Close-Windedness: Cruising boats generally don’t sail all that close to the wind, period, and do even worse when loaded down. Hull configuration and placement of jib tracks play an important role, as do the actual sails and skill of the skipper. All that said, monohulls will generally sail somewhat closer to the wind.
Maneuverability: With twin engines, cats might be a little more dexterous although this is offset to a certain degree by their wider beam and windage. In monohulls, fin keels are easiest to maneuver, true full keels the hardest particularly when backing.
Cockpits: Cats win when it comes to entertaining space but monos are generally more protective when sailing in snotty weather.
Boarding: Cats almost always have sugar scoops on both hulls, making it very easy to get aboard from a dinghy or when swimming. This also makes it easier to get large dogs, provisions and other supplies aboard from a dinghy. Monohulls with sugar scoops have similar advantages. Monos without sugar scoops are tougher and can be almost impossible for anyone who is mobility-impaired. Both cats and monos can have gatess in the lifelines to make them easier to board at a dock.
Engines: Most cats have two engines, whereas monos have one. Catamarans thus have a “spare” if there is a problem with one, but there is also twice the maintenance.
Saildrive: Cats often have saildrives, which require more maintenance than just a shaft and propeller. However, a saildrive (or drive leg, such as many smaller cats have) translates into less drag when sailing.

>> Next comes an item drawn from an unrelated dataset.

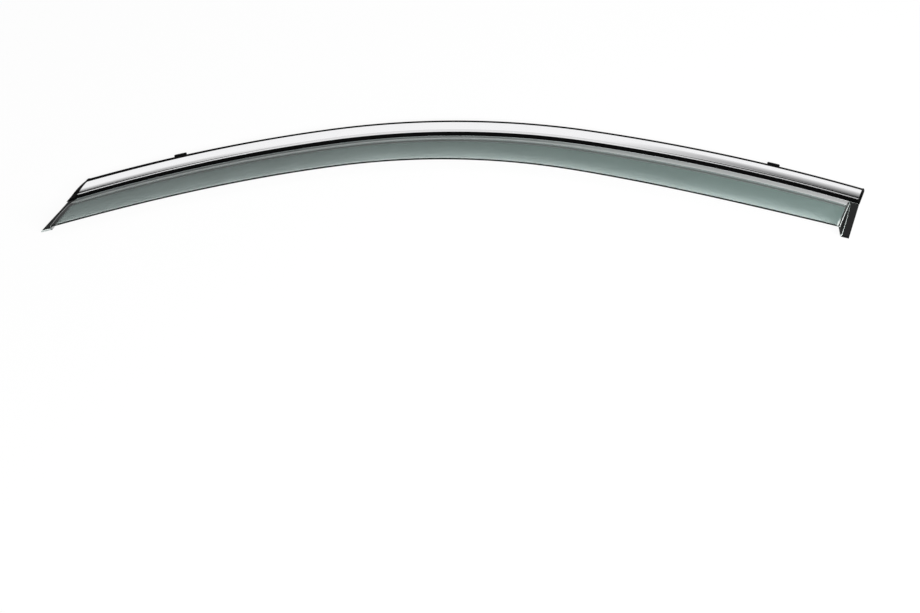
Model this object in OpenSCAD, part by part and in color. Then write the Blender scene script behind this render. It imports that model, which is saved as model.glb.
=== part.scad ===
// Window rain deflector for a front door, lying face up, sizes in millimetres.
// X runs along the door, rear end at +X. Y runs up the door, towards the top edge.
// Z points away from the glass.
// The origin is the middle of the outline, on the plane that the mounting tape sticks to.
// Places on the part are given in edge coordinates: along is the length along the top edge from its
// crown point, rearwards positive, and across is the distance inwards from the top edge.

/* [Top edge] */
// Radius of the top edge over the crown
crown_r = 845; // [700:5:1000]
// Radius of the top edge down to the front tip
front_flank_r = 1590; // [1200:10:2400]
// Radius of the top edge down to the rear end
rear_flank_r = 1860; // [1200:10:2600]
// Length of the crown's arc in front of the crown point
crown_front = 159; // [100:1:220]
// Length of the crown's arc behind the crown point
crown_rear = 172; // [100:1:220]
// Length along the edge from the crown point to the front end line
front_len = 465; // [380:1:520]
// Length along the edge from the crown point to the rear end line
rear_len = 510; // [420:1:560]
// How far the front end line slants forwards for each millimetre across
front_slant = 1.03; // [0.7:0.01:1.3]

/* [Shield moulding] */
// Wall of the smoked moulding
wall = 2.5; // [2:0.1:2.7]
// Width of the flat flange, from the top edge to the root of the shoulder
flange_w = 26.4; // [25.5:0.1:32]
// Rise of the shoulder, from the flange to the start of the face
shoulder_h = 5.9; // [4.6:0.1:7]
// Angle of the shoulder, up to the crown point
shoulder_angle = 33; // [28:1:40]
// Angle of the broader shoulder behind the crown
rear_shoulder_angle = 26; // [23:1:36]
// Outer radius at the root of the shoulder
root_r = 2; // [1:0.1:3]
// Outer radius at the crest of the shoulder
crest_r = 20; // [8:1:24]
// Slope of the face just below the crest
face_start = 17; // [12:1:22]
// Slope of the face at the front rim
face_end = 6; // [2:1:9]
// Distance from the top edge to the front rim, 540 mm in front of the crown point
reach_front = 69.5; // [64:0.1:74]
// Same distance, 250 mm in front of the crown point
reach_mid_front = 76.5; // [72:0.1:82]
// Same distance, at the crown point
reach_crown = 80.5; // [76:0.1:86]
// Same distance, 250 mm behind the crown point
reach_mid_rear = 87.8; // [82:0.1:92]
// Same distance, 500 mm behind the crown point
reach_rear = 85.2; // [80:0.1:92]

/* [End walls and feet] */
// Lean of the end walls, from upright
end_draft = 18; // [8:1:24]
// Outer radius of the corner between the face and an end wall
corner_r = 3; // [2.9:0.1:4]
// Radius at the foot of an end wall
foot_root_r = 0.6; // [0.4:0.1:2]
// Distance from the front end line to the foot's outer edge, where the foot leaves the flange
front_foot = 8.1; // [8:0.1:10]
// How much the front foot widens for each millimetre across
front_foot_flare = 0.175; // [0.15:0.005:0.26]
// How far the front wall's foot stands back from the rim above it
front_rake = 7; // [0:0.5:10]
// How much further back the front foot's outer corner stands
front_foot_setback = 1; // [0:0.5:8]
// Distance from the rear end line to the foot's outer edge, where the foot leaves the flange
rear_foot = 13; // [12.5:0.1:15]
// How much the rear foot widens for each millimetre across
rear_foot_flare = 0.058; // [0.04:0.002:0.12]
// How far the rear wall's foot stands back from the rim above it
rear_rake = -1; // [-2:0.5:4]
// How much further back the rear foot's outer corner stands
rear_foot_setback = 0.5; // [0:0.5:6]

/* [Trim strip] */
// Sheet of the stainless strip
strip_t = 0.5; // [0.4:0.05:0.6]
// Distance from the top edge to the strip's upper edge
strip_start = 2.3; // [1.8:0.1:2.6]
// Width of the strip, with its bead
strip_w = 17.9; // [17:0.1:18.6]
// Width of the bead along the strip's lower edge
bead_w = 1.9; // [1.5:0.1:2.3]
// Height of the strip's crown above the flange
strip_crown = 2.9; // [2.6:0.1:3.4]
// Height of the strip's edges above the flange
strip_edge = 1.5; // [1.3:0.1:1.7]
// Distance from the front end line to the strip's front end
strip_front = 3.4; // [2.8:0.1:4.4]
// Distance from the rear end line to the strip's rear end
strip_rear = 10.9; // [9.4:0.1:11.4]

/* [Carrier] */
// Thickness of the carrier's lip outside the flange
lip_w = 1.3; // [1:0.1:1.5]
// Height of the carrier's lip above the flange
lip_h = 1.4; // [1.2:0.1:1.7]
// Height of the carrier's lower band above the flange, beside the strip
band_h = 1.1; // [0.9:0.05:1.3]
// Height of the carrier's lower band above the flange, at its thin edge
band_edge_h = 0.3; // [0.2:0.05:0.6]
// Floor of the carrier under the strip's turned-down edges
groove_floor = 0.4; // [0.3:0.05:0.6]

/* [End caps] */
// Thickness of a cap's skin over the strip
cap_skin = 0.4; // [0.35:0.05:0.7]
// Length of strip that a cap covers
cap_cover = 1; // [0.6:0.1:2]
// Length of the front cap beyond the strip, at the top edge
front_cap = 2.3; // [2.2:0.1:3.6]
// How much the front cap widens for each millimetre across
front_cap_flare = 0.17; // [0.12:0.005:0.2]
// Length of the rear cap beyond the strip
rear_cap = 2.8; // [2.4:0.1:4]
// How far a cap overhangs the end of the flange
cap_overhang = 0.8; // [0.4:0.1:1.2]
// Radius of each cap's outer corner at the top edge
cap_corner_r = 5; // [3:0.5:6]

/* [Tape and pads] */
// Thickness of the foam tape and of the foot pads
tape_t = 1.1; // [1:0.1:1.6]
// Width of the tape
tape_w = 16; // [10:0.5:18]
// Distance from the top edge to the tape
tape_start = 5; // [3:0.5:7]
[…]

Stability: Cats heel very little, both at anchor and underway. Monohulls are more “tippy” in general, will feel wakes from passing boats more, and sail at more of a heel.
Motion: The motion of cats and monos is very different and which is easier is a matter of personal preference. In general, the motion of cats is more jerky as waves hit the two hulls at slightly different times vs. hitting a monohull only once.
Sail handling: The deck on a catamaran is more stable to work from and it is much easier to hoist and retrieve a spinnaker or whisker pole from the large foredeck of a cat than from a monohull.
Noise: Cats tend to be noisier with water slapping at the bridge deck. This can be a problem even at anchor if there are waves.
Righting ability: A monohull that capsizes or pitchpoles will almost certainly right itself. Cats won’t as they are equally-stable upside down.
Regular Costs for Catamaran or Monohull
Marinas: Cats generally need an extra-wide or double-width slip, which come with a surcharge when they exist at all. Many older marinas cannot accommodate cats other a very few at T-heads. One of the features of our small cat is that she’s only 14 feet wide and we’ve even had times where we simply couldn’t find a spot.
Haulouts: Beam can also be a problem when it comes to haulouts, and is one of the reasons we started listing maximum beam for haulouts in our quick-reference cruising guides. On average it seems that roughly half of all boatyards can’t haul boats with more than an 18’ beam; over 20’ even fewer. In general, yards that can haul beamier boats are more expensive. Storing a beamy catamaran often incurs a surcharge. Additionally, we’ve run into some yards that simply won’t haul catamarans, even if they will fit in their travel lift.
Insurance: The ability to insure a particular boat comes down to many factors including experience of the skipper and crew, cruising area, and the boat. Anecdotal evidence says that it may be harder to get insurance for a catamaran.
Dinghy davits: Dinghy davits are usually easier to install on catamarans.
Wind vane steering: Most catamarans cannot be fitted with wind vane self-steering; most monohulls can (but dinghy davits and wind vanes are generally mutually exclusive).
Solar: Catamarans can generally mount more solar panels than monohulls can.
Price: Cats cost more for the same amount of living space in the same condition.
So which is the best for you? A catamaran or a monohull? Only you can decide. But hopefully this will give you some things to think about.
Bob Abel says
We recently wanted to purchase a cat but were unable to get insurance for the East coast despite being a long term Boat US/Geico patron for over 45 years. Had to buy another monohull.
Carolyn Shearlock says
I’ve heard from several people who have had similar experiences. There are some in the Gemini owners group that we’re in, as well.